More than a dozen new homegrown petroleum geophysicists are ready to enter the oil industry in Africa thanks to a University of Houston program at the University of Cape Town (UCT).
UH has long been known as an international energy educator, with cooperative programs from China to South America. Now South Africa joins the list, with UH completing its first program in petroleum geophysics at the Master of Science level in Africa. UH representatives and 14 graduates participated in a graduation ceremony in Cape Town recently.
Africa desperately needs educated petroleum workers. However, students sent from Africa to Europe or the United States for advanced-degree study seldom return to their home country because of the numerous opportunities abroad created by the global workforce shortages. This exacerbates the workforce shortages for African nationals in their home country. The UH program has prepared these African graduate students to work for the various oil companies operating in their countries.
Created specifically to address these workforce shortages, the UH program was able to capitalize on UCT's strong reputation and an exceptional geology program oriented toward the mining sector - one of the strongest economic drivers in South Africa. UCT, however, did not have the large faculty team needed to carry out an intensive program in petroleum geophysics. That is where well-recognized faculty in applied geophysics and geology from UH were able to complement UCT faculty members with their considerable real-world petroleum experience with exploration and production companies in Houston - the world's energy capital.

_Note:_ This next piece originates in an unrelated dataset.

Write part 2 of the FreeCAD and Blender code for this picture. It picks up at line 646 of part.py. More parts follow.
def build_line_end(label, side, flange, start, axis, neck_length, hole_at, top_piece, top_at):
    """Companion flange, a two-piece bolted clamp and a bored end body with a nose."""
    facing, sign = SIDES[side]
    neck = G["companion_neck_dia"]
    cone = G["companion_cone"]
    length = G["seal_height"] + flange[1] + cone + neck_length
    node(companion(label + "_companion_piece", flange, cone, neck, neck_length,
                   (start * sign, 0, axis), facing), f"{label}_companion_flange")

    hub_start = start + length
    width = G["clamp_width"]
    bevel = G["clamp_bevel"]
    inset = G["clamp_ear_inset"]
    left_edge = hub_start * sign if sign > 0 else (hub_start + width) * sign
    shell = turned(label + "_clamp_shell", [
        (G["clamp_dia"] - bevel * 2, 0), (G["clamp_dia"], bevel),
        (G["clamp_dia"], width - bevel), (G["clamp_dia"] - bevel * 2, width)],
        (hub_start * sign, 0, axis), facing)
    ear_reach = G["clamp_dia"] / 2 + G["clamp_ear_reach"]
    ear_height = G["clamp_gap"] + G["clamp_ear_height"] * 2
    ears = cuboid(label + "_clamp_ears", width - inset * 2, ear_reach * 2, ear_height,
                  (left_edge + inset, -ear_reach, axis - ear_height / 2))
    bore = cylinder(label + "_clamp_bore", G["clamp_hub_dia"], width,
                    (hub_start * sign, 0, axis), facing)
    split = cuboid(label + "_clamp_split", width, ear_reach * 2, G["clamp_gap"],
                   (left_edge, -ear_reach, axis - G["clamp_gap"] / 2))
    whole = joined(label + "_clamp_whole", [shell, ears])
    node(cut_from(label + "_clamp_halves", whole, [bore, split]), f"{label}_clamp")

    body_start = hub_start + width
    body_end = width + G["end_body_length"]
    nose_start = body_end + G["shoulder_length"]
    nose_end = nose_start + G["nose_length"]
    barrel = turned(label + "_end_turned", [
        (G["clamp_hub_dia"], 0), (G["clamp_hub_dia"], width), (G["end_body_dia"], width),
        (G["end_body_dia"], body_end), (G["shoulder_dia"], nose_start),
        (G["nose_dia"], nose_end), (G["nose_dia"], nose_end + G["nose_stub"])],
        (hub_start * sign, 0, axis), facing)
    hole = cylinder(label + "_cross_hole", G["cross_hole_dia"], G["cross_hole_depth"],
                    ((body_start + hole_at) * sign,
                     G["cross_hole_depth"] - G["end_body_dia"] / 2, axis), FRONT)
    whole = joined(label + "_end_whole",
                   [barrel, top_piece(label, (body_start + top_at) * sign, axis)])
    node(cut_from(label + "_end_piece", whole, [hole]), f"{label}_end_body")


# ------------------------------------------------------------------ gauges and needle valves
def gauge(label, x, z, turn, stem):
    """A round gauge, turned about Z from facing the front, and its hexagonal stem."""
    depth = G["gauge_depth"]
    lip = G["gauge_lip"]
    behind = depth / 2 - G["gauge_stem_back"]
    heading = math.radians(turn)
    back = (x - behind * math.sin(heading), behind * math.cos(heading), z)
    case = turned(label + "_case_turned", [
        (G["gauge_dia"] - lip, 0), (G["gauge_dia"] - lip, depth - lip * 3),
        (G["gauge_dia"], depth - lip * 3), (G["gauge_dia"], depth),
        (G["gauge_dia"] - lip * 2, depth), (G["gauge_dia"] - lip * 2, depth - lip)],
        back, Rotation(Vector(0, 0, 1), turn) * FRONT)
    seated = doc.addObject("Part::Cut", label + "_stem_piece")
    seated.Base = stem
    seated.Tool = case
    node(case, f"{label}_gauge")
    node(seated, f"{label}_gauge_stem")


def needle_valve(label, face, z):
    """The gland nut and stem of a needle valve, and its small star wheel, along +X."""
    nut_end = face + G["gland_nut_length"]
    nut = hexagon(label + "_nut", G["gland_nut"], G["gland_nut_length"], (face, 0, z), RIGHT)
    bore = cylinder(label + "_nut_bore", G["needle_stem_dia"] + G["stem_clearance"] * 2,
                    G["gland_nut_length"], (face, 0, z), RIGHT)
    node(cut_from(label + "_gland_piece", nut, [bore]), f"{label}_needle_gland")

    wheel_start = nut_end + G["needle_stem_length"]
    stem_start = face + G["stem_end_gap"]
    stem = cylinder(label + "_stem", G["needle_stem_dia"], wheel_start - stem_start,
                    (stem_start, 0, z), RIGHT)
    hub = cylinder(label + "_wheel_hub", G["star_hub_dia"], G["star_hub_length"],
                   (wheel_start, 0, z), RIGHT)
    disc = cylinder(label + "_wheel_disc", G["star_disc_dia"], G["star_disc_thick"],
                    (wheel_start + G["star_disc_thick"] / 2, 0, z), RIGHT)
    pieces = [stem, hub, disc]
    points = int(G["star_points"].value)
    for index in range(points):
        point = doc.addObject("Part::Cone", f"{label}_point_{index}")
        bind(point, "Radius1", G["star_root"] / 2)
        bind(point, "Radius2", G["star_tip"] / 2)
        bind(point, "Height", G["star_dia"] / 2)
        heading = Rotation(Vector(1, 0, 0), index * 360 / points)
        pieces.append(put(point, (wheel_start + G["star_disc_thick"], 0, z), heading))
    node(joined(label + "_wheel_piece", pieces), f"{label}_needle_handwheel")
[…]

"Western companies developing petroleum resources in Africa, as well as those providing petroleum services, are being encouraged by host governments to employ African nationals in geophysics, geology and petroleum engineering," said Don Van Nieuwenhuise, director of professional geoscience programs at UH. "This serves to complement their existing expatriate workforce in each of the African countries in which they operate. Programs like ours offer a solution."
Based on a cooperative agreement between the Department of Earth and Atmospheric Sciences at UH and the Department of Geological Sciences at UCT, UH geophysics and geology professors conducted a 13-course program during the past two years using UCT's teaching and computational facilities in their geological sciences department.
Run as a UH extension program in Africa, this graduate degree program was taught by 13 professors in applied geology and geophysics, with each course being completed in a one-month period and students completing a capstone research project at the conclusion.
Giving students the ability to obtain a U.S. degree through collaborative efforts with UH helps encourage economic development in African countries and aids in the search for new petroleum reserves on the African continent. Additionally, the UH/UCT program allows African national companies or energy ministries, as well as Houston corporations working and partnering in Africa, to implement educational and workforce agreements.
"We're very interested in international collaborative programs like this one, and we're deeply indebted to the cooperation of the University of Cape Town," said John Bear, dean of the College of Natural Sciences and Mathematics at UH. "I marvel at what two strong universities with complementary strengths can achieve. Through such efforts, we're contributing to solutions for the worldwide workforce shortage in petroleum geology and geophysics."
The initial UH/UCT program was largely sponsored by the South African national petroleum company, PetroSA, providing funding and fellowships for the students, as well as providing the funds for the entire computer lab and all the servers. Schlumberger - based in Houston and the world's leading oilfield services provider - donated licenses of their highly technical Petrel software that allowed the students to obtain hands-on instruction and experience with industry-standard seismic interpretation software and 3-D seismic data sets during their coursework and capstone projects.
Further discussions between UH, UCT and PetroSA led to planning additional programs in Cape Town, with UH conducting another Master of Science program in petroleum geophysics to start in summer 2009. Plans involve the same collaborative model based on the success of the initial program.
Sponsorships throughout Africa are now being sought for student candidates for the next UH M.S. program in petroleum geophysics to be held at UCT, with PetroSA and several Houston petroleum corporations indicating they will sponsor highly qualified students for the program. A maximum of 30 students will be accepted on a competitive basis for the next program with application deadlines in February 2009.
"We are extremely pleased with the outcome of the UH program and the caliber, quality and work ethic of the graduates from South Africa," said John F. Casey, chair of the Department of Earth and Atmospheric Sciences in UH's College of Natural Sciences and Mathematics. "These students worked hard through a difficult program and are now well equipped to enter the petroleum industry in Africa, with more than 90 percent of them already having secured jobs in the oil industry as professional geophysicists."
Plans also are being discussed for UH M.S. degree programs in petroleum geology and petroleum engineering in Cape Town within the next two years. These programs are already taught at the UH campus in Houston.